● **STATED GOAL**: Reproduce the material in full, unchanged.

━━━ COLLECTED DATA

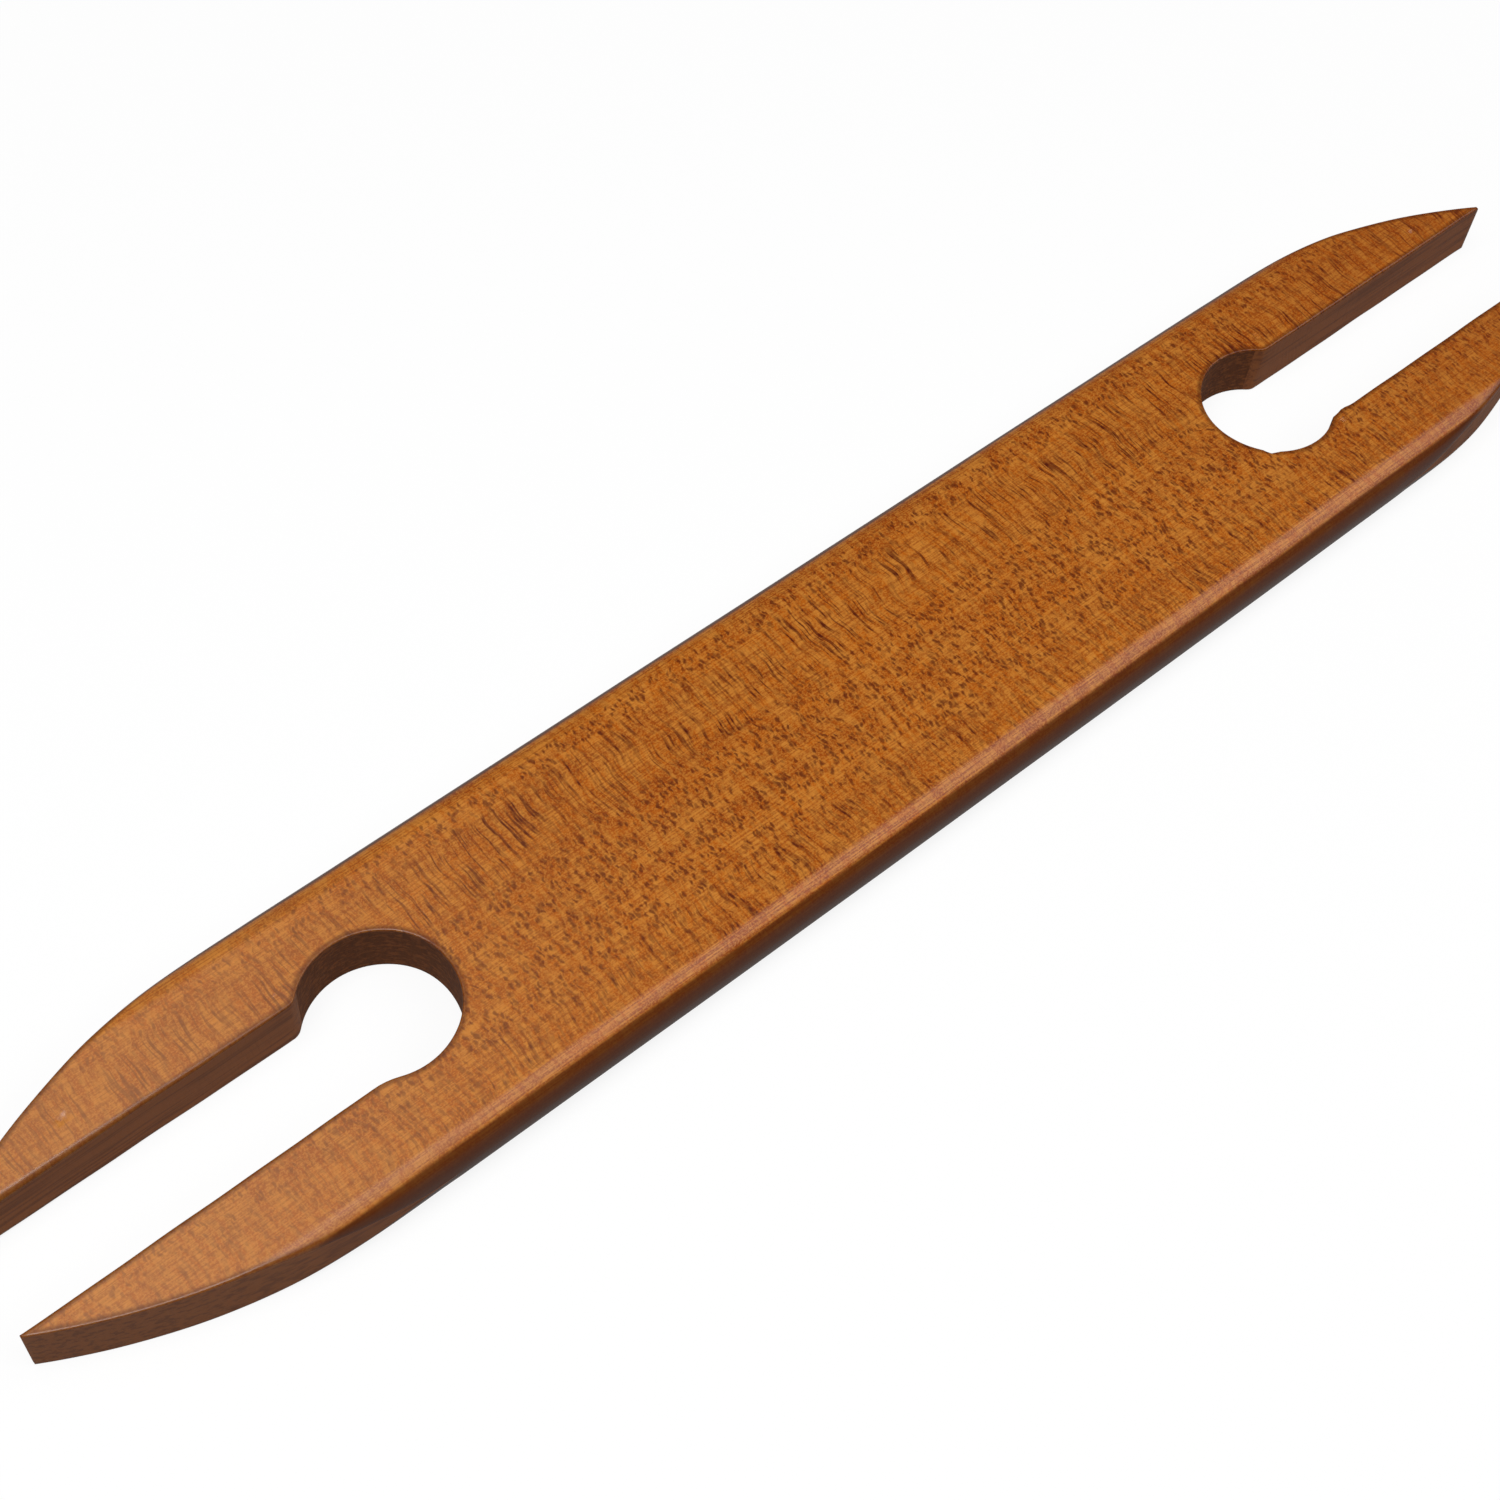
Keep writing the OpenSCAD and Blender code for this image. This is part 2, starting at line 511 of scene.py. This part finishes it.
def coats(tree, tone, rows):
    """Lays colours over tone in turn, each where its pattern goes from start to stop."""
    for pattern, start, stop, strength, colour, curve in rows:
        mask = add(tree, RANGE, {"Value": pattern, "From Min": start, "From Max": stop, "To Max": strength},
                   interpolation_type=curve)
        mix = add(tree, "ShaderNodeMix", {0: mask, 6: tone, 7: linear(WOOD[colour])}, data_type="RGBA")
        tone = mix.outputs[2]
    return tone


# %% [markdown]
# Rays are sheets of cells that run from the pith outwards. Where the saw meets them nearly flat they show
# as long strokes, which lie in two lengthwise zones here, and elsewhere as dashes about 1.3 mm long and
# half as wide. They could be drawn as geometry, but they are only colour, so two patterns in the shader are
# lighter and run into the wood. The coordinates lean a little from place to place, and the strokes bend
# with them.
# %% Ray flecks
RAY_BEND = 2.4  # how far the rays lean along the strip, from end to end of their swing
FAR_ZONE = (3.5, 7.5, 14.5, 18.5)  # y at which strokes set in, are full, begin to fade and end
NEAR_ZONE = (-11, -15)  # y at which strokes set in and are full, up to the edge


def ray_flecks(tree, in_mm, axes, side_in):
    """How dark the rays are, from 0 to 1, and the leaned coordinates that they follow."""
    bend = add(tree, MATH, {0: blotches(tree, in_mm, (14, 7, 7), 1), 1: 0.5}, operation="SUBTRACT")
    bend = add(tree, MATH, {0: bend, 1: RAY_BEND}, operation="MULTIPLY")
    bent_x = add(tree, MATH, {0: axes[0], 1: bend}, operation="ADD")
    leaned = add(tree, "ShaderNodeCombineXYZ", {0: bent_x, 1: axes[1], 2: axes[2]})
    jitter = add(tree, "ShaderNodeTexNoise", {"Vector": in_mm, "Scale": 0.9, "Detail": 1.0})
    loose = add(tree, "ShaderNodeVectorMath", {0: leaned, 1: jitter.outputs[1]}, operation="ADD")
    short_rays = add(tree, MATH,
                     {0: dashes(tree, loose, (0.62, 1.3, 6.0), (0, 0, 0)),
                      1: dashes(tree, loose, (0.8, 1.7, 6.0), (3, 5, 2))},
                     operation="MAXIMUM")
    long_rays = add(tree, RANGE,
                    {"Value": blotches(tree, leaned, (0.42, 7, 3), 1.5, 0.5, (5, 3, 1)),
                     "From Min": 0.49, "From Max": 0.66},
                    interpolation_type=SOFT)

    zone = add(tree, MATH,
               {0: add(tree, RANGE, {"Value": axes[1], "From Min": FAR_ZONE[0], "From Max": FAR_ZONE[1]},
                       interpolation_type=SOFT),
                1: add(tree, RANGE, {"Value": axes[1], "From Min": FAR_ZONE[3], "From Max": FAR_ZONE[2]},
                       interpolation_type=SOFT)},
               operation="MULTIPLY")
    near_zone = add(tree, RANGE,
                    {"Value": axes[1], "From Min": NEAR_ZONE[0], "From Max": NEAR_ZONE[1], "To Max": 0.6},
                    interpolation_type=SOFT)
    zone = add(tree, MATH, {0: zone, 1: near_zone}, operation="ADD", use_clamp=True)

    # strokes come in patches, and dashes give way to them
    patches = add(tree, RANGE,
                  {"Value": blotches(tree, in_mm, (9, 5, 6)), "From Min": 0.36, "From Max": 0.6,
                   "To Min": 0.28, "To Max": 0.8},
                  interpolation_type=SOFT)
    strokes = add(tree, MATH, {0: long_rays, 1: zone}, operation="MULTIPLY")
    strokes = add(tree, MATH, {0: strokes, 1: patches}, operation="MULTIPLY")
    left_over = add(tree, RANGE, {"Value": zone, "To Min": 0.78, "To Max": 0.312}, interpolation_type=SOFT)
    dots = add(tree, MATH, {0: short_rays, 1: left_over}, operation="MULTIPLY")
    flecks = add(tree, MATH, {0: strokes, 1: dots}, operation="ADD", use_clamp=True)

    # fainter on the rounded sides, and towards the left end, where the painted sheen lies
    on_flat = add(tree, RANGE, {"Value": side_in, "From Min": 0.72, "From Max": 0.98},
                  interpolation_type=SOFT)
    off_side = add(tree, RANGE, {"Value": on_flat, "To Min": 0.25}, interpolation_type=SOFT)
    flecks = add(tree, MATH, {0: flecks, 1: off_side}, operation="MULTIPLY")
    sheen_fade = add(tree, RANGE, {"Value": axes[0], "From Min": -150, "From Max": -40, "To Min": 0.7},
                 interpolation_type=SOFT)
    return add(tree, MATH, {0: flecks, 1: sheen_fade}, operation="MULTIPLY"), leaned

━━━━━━

● **REPLY TO THE TASK**:
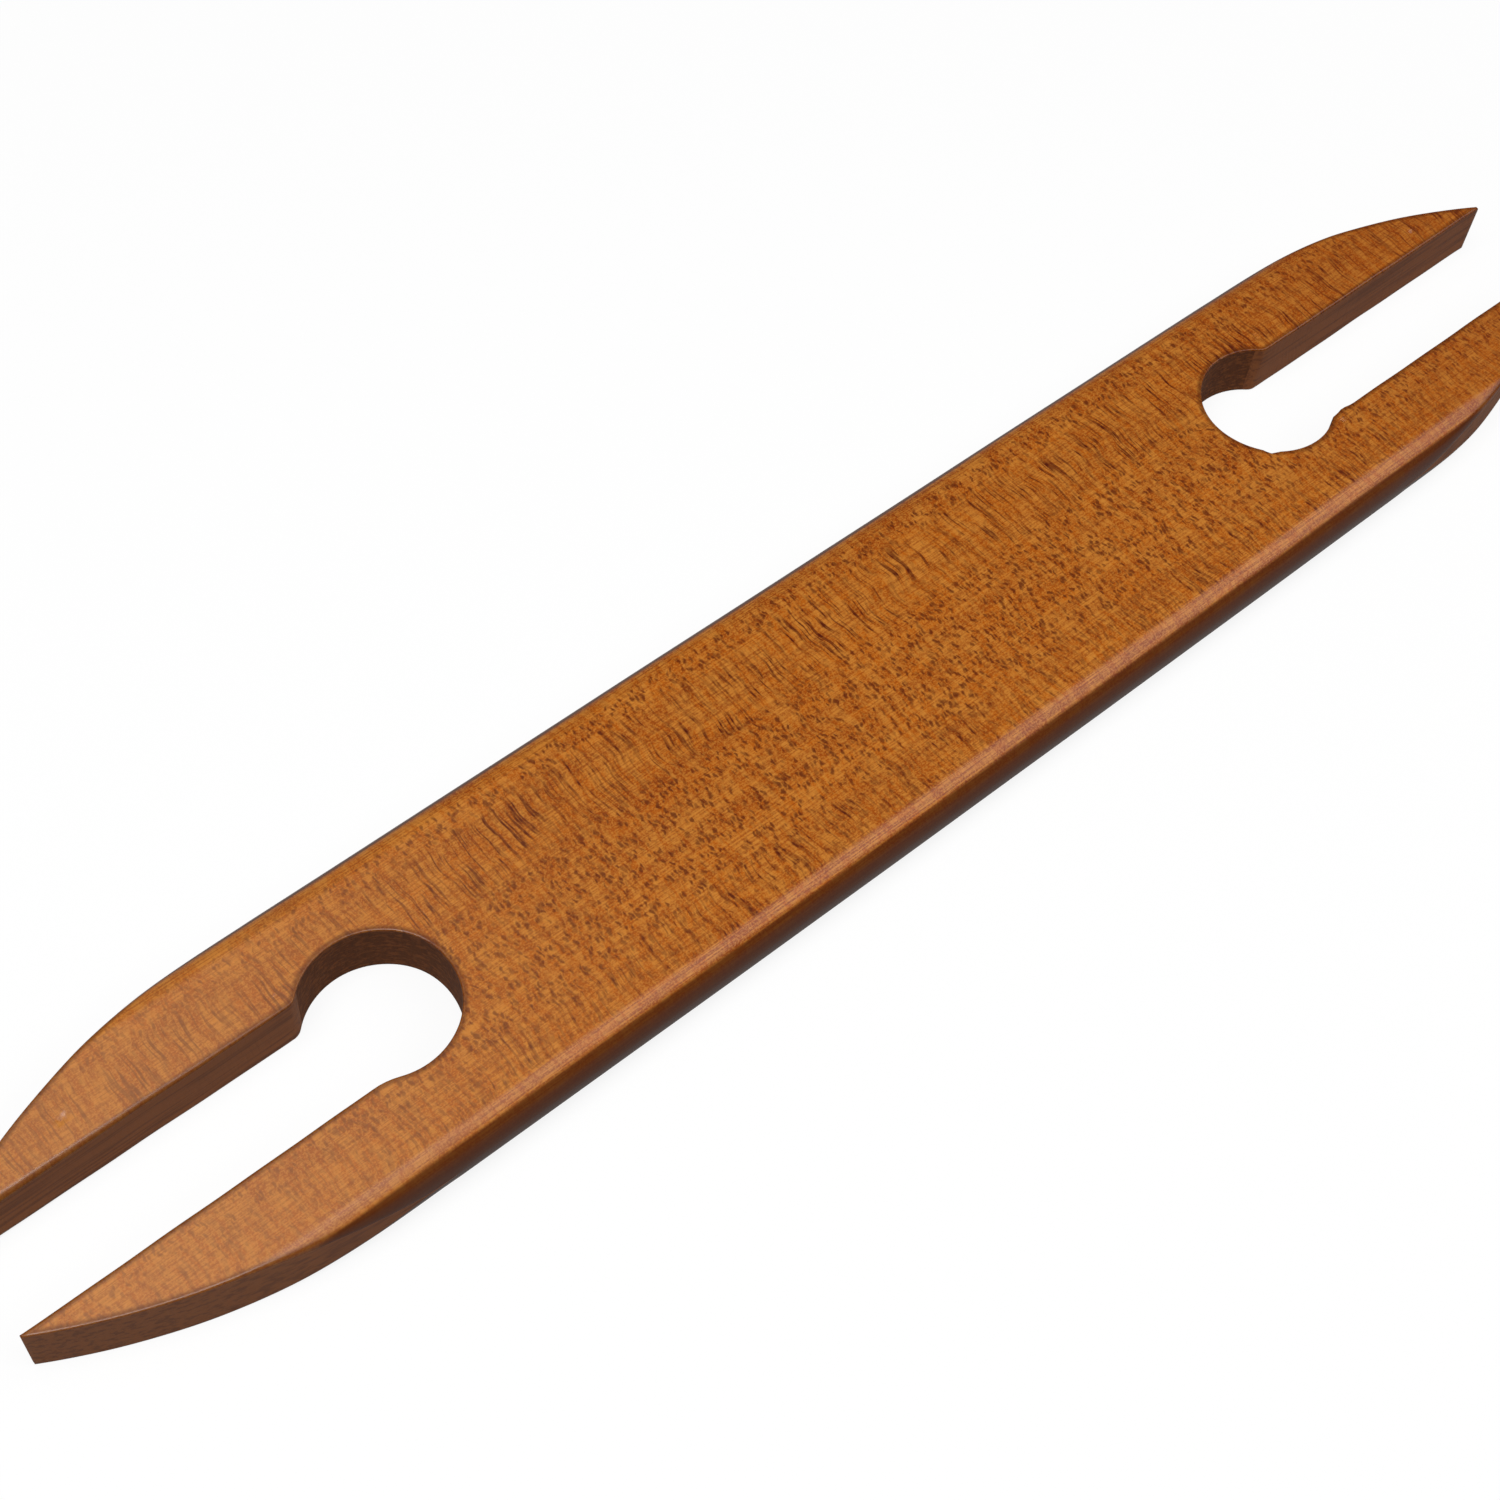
Keep writing the OpenSCAD and Blender code for this image. This is part 2, starting at line 511 of scene.py. This part finishes it.
def coats(tree, tone, rows):
    """Lays colours over tone in turn, each where its pattern goes from start to stop."""
    for pattern, start, stop, strength, colour, curve in rows:
        mask = add(tree, RANGE, {"Value": pattern, "From Min": start, "From Max": stop, "To Max": strength},
                   interpolation_type=curve)
        mix = add(tree, "ShaderNodeMix", {0: mask, 6: tone, 7: linear(WOOD[colour])}, data_type="RGBA")
        tone = mix.outputs[2]
    return tone


# %% [markdown]
# Rays are sheets of cells that run from the pith outwards. Where the saw meets them nearly flat they show
# as long strokes, which lie in two lengthwise zones here, and elsewhere as dashes about 1.3 mm long and
# half as wide. They could be drawn as geometry, but they are only colour, so two patterns in the shader are
# lighter and run into the wood. The coordinates lean a little from place to place, and the strokes bend
# with them.
# %% Ray flecks
RAY_BEND = 2.4  # how far the rays lean along the strip, from end to end of their swing
FAR_ZONE = (3.5, 7.5, 14.5, 18.5)  # y at which strokes set in, are full, begin to fade and end
NEAR_ZONE = (-11, -15)  # y at which strokes set in and are full, up to the edge


def ray_flecks(tree, in_mm, axes, side_in):
    """How dark the rays are, from 0 to 1, and the leaned coordinates that they follow."""
    bend = add(tree, MATH, {0: blotches(tree, in_mm, (14, 7, 7), 1), 1: 0.5}, operation="SUBTRACT")
    bend = add(tree, MATH, {0: bend, 1: RAY_BEND}, operation="MULTIPLY")
    bent_x = add(tree, MATH, {0: axes[0], 1: bend}, operation="ADD")
    leaned = add(tree, "ShaderNodeCombineXYZ", {0: bent_x, 1: axes[1], 2: axes[2]})
    jitter = add(tree, "ShaderNodeTexNoise", {"Vector": in_mm, "Scale": 0.9, "Detail": 1.0})
    loose = add(tree, "ShaderNodeVectorMath", {0: leaned, 1: jitter.outputs[1]}, operation="ADD")
    short_rays = add(tree, MATH,
                     {0: dashes(tree, loose, (0.62, 1.3, 6.0), (0, 0, 0)),
                      1: dashes(tree, loose, (0.8, 1.7, 6.0), (3, 5, 2))},
                     operation="MAXIMUM")
    long_rays = add(tree, RANGE,
                    {"Value": blotches(tree, leaned, (0.42, 7, 3), 1.5, 0.5, (5, 3, 1)),
                     "From Min": 0.49, "From Max": 0.66},
                    interpolation_type=SOFT)

    zone = add(tree, MATH,
               {0: add(tree, RANGE, {"Value": axes[1], "From Min": FAR_ZONE[0], "From Max": FAR_ZONE[1]},
                       interpolation_type=SOFT),
                1: add(tree, RANGE, {"Value": axes[1], "From Min": FAR_ZONE[3], "From Max": FAR_ZONE[2]},
                       interpolation_type=SOFT)},
               operation="MULTIPLY")
    near_zone = add(tree, RANGE,
                    {"Value": axes[1], "From Min": NEAR_ZONE[0], "From Max": NEAR_ZONE[1], "To Max": 0.6},
                    interpolation_type=SOFT)
    zone = add(tree, MATH, {0: zone, 1: near_zone}, operation="ADD", use_clamp=True)

    # strokes come in patches, and dashes give way to them
    patches = add(tree, RANGE,
                  {"Value": blotches(tree, in_mm, (9, 5, 6)), "From Min": 0.36, "From Max": 0.6,
                   "To Min": 0.28, "To Max": 0.8},
                  interpolation_type=SOFT)
    strokes = add(tree, MATH, {0: long_rays, 1: zone}, operation="MULTIPLY")
    strokes = add(tree, MATH, {0: strokes, 1: patches}, operation="MULTIPLY")
    left_over = add(tree, RANGE, {"Value": zone, "To Min": 0.78, "To Max": 0.312}, interpolation_type=SOFT)
    dots = add(tree, MATH, {0: short_rays, 1: left_over}, operation="MULTIPLY")
    flecks = add(tree, MATH, {0: strokes, 1: dots}, operation="ADD", use_clamp=True)

    # fainter on the rounded sides, and towards the left end, where the painted sheen lies
    on_flat = add(tree, RANGE, {"Value": side_in, "From Min": 0.72, "From Max": 0.98},
                  interpolation_type=SOFT)
    off_side = add(tree, RANGE, {"Value": on_flat, "To Min": 0.25}, interpolation_type=SOFT)
    flecks = add(tree, MATH, {0: flecks, 1: off_side}, operation="MULTIPLY")
    sheen_fade = add(tree, RANGE, {"Value": axes[0], "From Min": -150, "From Max": -40, "To Min": 0.7},
                 interpolation_type=SOFT)
    return add(tree, MATH, {0: flecks, 1: sheen_fade}, operation="MULTIPLY"), leaned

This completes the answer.